Together with the Australian Peak Shippers Association (APSA), the FTA lodged a formal submission with the country’s Productivity Commission and supplied evidence that it claims shows traders are paying upwards of A$500m ($315m) in access, and A$500m in detention charges.

Exorbitant Charges

FTA director Paul Zalai said: “Members are operating with little competitive tension, costs are extraordinary; it is a massive blow for Australia and a windfall for foreign shipping lines…”. The FTA highlighted fees to carrier-contracted stevedores and empty container parks for access to facilities without any ability to influence service or price.

It also noted “unfair” container detention fees, still payable when delays to box returns occur out of the control of the exporter or importer, as well as rates and surcharges to shipping lines operating in consortia under exemptions from Australian competition law.
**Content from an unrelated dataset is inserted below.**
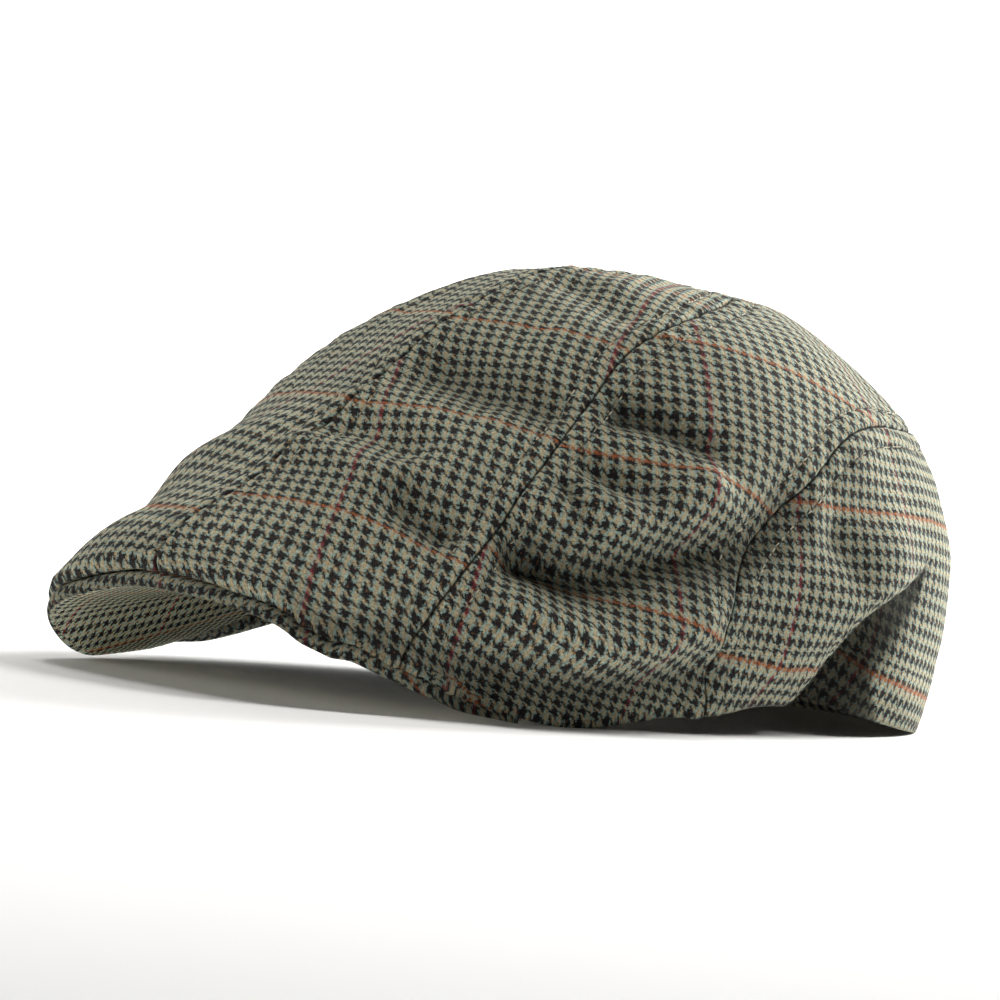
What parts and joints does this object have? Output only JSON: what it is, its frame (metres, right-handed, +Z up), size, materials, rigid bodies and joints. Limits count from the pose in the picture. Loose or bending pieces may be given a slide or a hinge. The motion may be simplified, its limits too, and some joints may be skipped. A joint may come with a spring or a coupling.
{
  "type": "flat cap",
  "caption": "Soft flat cap with a low rounded crown of sewn panels over a short covered peak, open below for the head.",
  "frame": {"origin": "middle of the bounding box, on the plane that the cap stands on", "axes": "+Z up, front of the peak at -Y, wearer's left at +X"},
  "size_m": [0.2048, 0.2756, 0.1282],
  "materials": {
    "front_cloth": "woolly dogtooth check",
    "crown_cloth": "woolly dogtooth check",
    "back_cloth": "woolly dogtooth check",
    "peak_cloth": "woolly dogtooth check over a board"
  },
  "bodies": {
    "root": {"front_panel_left": "front_cloth", "front_panel_right": "front_cloth", "crown_panel": "crown_cloth", "back_panel": "back_cloth", "peak": "peak_cloth"}
  },
  "joints": []
}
Mr Zalai said carriers had also benefited from “significantly reduced” quayside charges from their contracted stevedore providers, without passing the savings down the supply chain. “With less quayside revenue, stevedores and empty container parks have resorted to a ‘ransom model’, forcing transport operators to pay designated fees or be denied access to container collection/dispatch facilities,” he added.

What Lies Ahead

Although the Productivity Commission has shown itself to be supportive of the FTA’s position, it has limited power, and can only offer recommendations to the government. The FTA urged regulators to consider the imposition of limits on when, or the amount of, container detention fees that could be charged, suggesting carriers could be forced to sell boxes to the consignee after a set time, to end the detention period.

It also suggested that the government could introduce legislation to require stevedores to recover access and empty container park charges directly from the shipping lines.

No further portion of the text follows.